I used a vertical HS working orientation that allowed me to evaluate skin fitment on top and bottom surfaces at the same time. Once the skin was in place, very few rivet holes needed attention – and then, only the slightest dressing with a chucking reamer in my lithium battery-powered drill. With a relaxed final fit of skin, rivets and structure – I’ve seen that when the rivets are pulled, nothing really moves. The permanently fastened skins are remarkably free of surface deviations. I’m quite pleased and anticipating that the contours of the final painted surfaces will be excellent.

HS Structure Assembly

The horizontal stabilizer assembly started by fitting together 2 sections of rear spar channel with the center section sandwiched by doubler plates – front and back. The result is over 8ft long. Appropriately sized cleco fasteners temporarily hold the parts together. A laser level helps to confirm that the channel is true – straight and free of twist.

The rear channel components were permanently fastened with a combination of 4.0 x 10mm and 3.2 x 8mm pulled rivets. Assembly continued with ribs joining with the front spar channel and clecos hold the front components as they are fitted and fastened in a similar fashion as the rear.

I’ve found that when 2 or 3 parts are sandwiched together with many rivets, it can be a little tricky to get a relaxed fit. Many overlapping holes must align precisely, in order for the rivet shanks to fit through all of the layers easily. I try to take whatever time is necessary to get the best concentric alignment of as many holes as possible, so that little or no reaming is necessary. The kit parts are punched very precisely and overlapping holes will likely line up, given the chance.

My assembly process starts with just a few clecos, while test fitting rivet shanks in many or most of the holes. Then I loosen and reset those few clecos until there is good natural alignment of as many holes as can reasonably be achieved. Eventually, a majority of the holes will line up perfectly, leaving only a very few that may need a little reaming to easily accept a rivet. Straight-shank chucking reamers seem to do a great job. Use the exactly right sizes. #30 and #20 are common.

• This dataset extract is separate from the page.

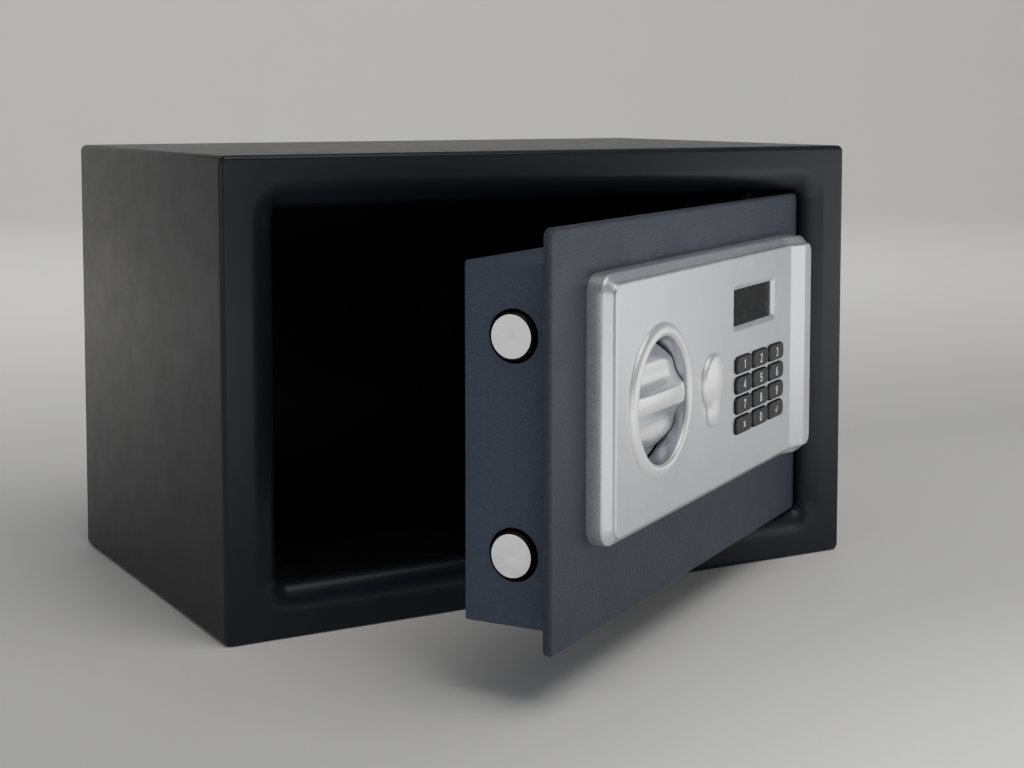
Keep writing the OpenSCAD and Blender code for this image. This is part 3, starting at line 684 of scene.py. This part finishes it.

The HS structure, without skins, is somewhat delicate. I’ve used a couple of stiffeners, from a Vans Aircraft workshop (skills practice) kit, clamped to the innermost HS ribs to provide support while the entire structure is riveted.

The HS structure is symmetrical. At some point, a decision must be made as to which side will be the top and the other side, therefore, the bottom. For my HS, continuity of how the rib flanges relate to the spar channels has turned out to be somewhat better on one side than the other. The side with the best potential for smooth skin support was chosen to be the top. I used a black permanent marker to make indications inside the front spar channel, where they can be seen during the various assembly phases.

With the HS top chosen, left and right HS panels become apparent. 2 Heyco 0.375in snap-bushings have been placed in the rear forming holes of the 2 innermost left-side ribs and anchored with some dabs of gray RTV. The nylon snap bushings are intended to protect the pitch trim servo wire (cable) as it passes through the ribs. I’ve elected to use nylon snap bushings instead of the rubber grommets supplied with the kit.

VS Structure, Antenna and Cables

Over a couple of sessions, I’ve installed additional m4 rivnuts, permanently riveted together the VS structure and mounted the VOR antenna base to Rib 004 – previously reinforced with its doubler.

Edge grommets have been applied to lightening holes of the rear channel and rib 003. I’ve elected to replace the factory-supplied rubber grommets with Heyco 0.375in nylon snap-bushings – to protect the coax and strobe light wiring where it passes through the VS structure. I enlarged the forming holes to 9.5mm, as directed. The forming holes at the front of ribs 002 and 003 were similarly enlarged to accommodate the bushings for my (optional, build-specific) VOR antenna coax cable. Routing the coax near the front of the structure is intended to keep the cable clear of the ‘works’ for the elevator.

After a bit of experimentation with my newly acquired rotary coax stripper, I installed the Amphenol BNC male connector to the RG-400 coax cable. As mentioned in a earlier post, I’ve decided to use M27500-20TG4T14 for the strobe – rather than the factory-supplied PVC jacketed wire. Some heat shrink tubing bulks up the cables as they pass through the bushings and the edge grommets. A few dollops of aluminum-compatable gasket-forming RTV locks down the bushings and the cables to the structure. I don’t want any movement from vibration.

VS Skin – Prep and Test Fit

I spent several work sessions to make sure I can expect good results when it comes time to close up the VS by riveting the skin to the underling structure. By that time – the VOR antenna, its RG-400 coax cable and the tail strobe wiring must be in place and will be expected to last the lifetime of the aircraft. No pressure!

Holes around the edges of the skin were typically large enough to accommodate 3,2 x 8mm domed rivets, but the holes in the skin at the interfaces with the ribs were smaller and needed to be enlarged with a #30 straight flute chucking reamer. All holes in the skin were carefully deburred. Overall, the concentric alignment of holes in skin and structure were pretty good, but a few will need to be match-reamed during the final fit, immediately prior to the riveting.

The antenna base required 4 recesses be machined into the plastic-like material that allow shortened rivets to fit without interference. My trusty Dremel Tool did both jobs handily – shortening the rivets and creating the recesses.

Pulling Rivets – We’re Really Having Fun Now!

I’ve had the empennage sub-kit since late July. Today – finally, in November – I’m very pleased to have pulled my first rivets.

It’s taken me this long to get my act together to the point of seeing my way clear to assemble a few parts. As is happens, the VS rear channel is a good starting point.

If things weren’t exciting enough for one day – I opened an email from Barry Jay (TAF) and was surprised to find first pictures of my factory quick-build. The fuselage is built up with evidence of many alodined parts and even some gray paint on interior spaces.